In Figure 4 there is illustrated one example only of a coating in accordance with the invention. It can be seen having regard to the graph illustrated in Figure 4 that at a wavelength greater than 650nm maximum reflectivity occurs and thus the Mirau interferometer can be used for interference imaging. In contrast at a wavelength between 420nm and 570nm the coating is anti-reflective and the beamsplitter has a reflectivity similar to that of plain glass, thus bright field imaging can be undertaken.
In Figure 5 there is described an alternative coating in accordance with the invention. It can be seen having regard to the graph illustrated in Figure 5 that a wavelength between 420 and 600nm maximum reflectivity occurs and thus the Mirau interferometer can be used for interference imaging. In contrast at a wavelength greater than 650nm minimum reflectivity occurs thus, the coating is anti-reflective and the beamsplitter has a reflectivity similar to that of plain glass, thus bright field imaging can be undertaken.
It follows from the information provided above that the choice of coating and/or the filter for use in connection with same will be selected in order to optimise the system. An example of an ideal system is shown in Figure 6 where it can be seen that 50% reflectivity is achieved over a wavelength of between 400nm and 600nm and zero reflectivity is achieved at a wavelength
above 600nm. Thus there is shown a square shaped curve which represents a very sharply defined cut off between reflectivity and lack of reflectivity.

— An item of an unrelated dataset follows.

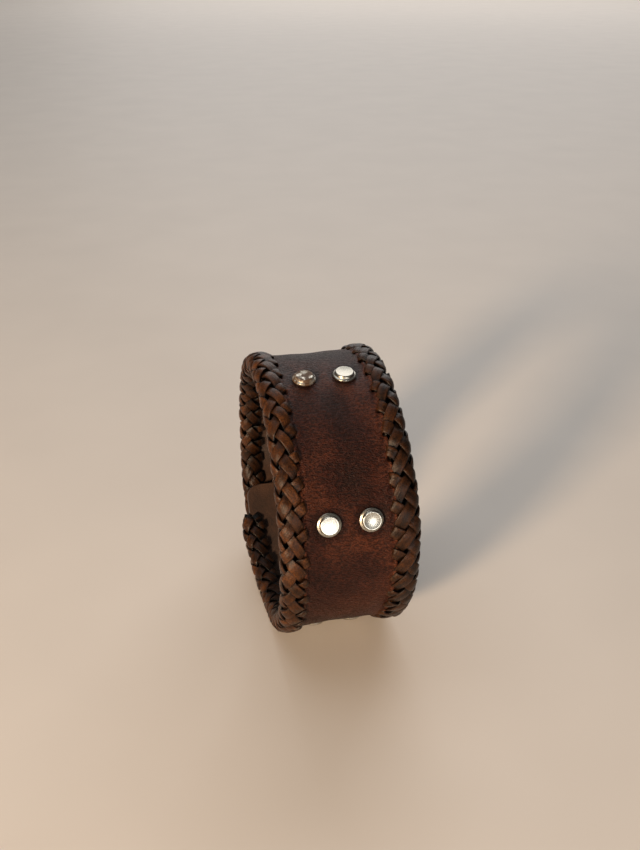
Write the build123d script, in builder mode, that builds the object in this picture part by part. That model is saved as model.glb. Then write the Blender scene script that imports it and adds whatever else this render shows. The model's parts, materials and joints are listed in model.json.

Thus it can be seen that by altering the reflective properties of the Mirau interferometer, and more particularly the beamsplitter associated with the Mirau objective, and also by providing means, such as filters, for selectively controlling the spectrum of the electromagnetic radiation used for illumination we are able to determine the nature of the image data that is provided and thus we can effectively switch between providing interference image data and conventional image data such as bright-field image data. In this way a number of sequential operations can be undertaken with minimum adjustment to the components of the system.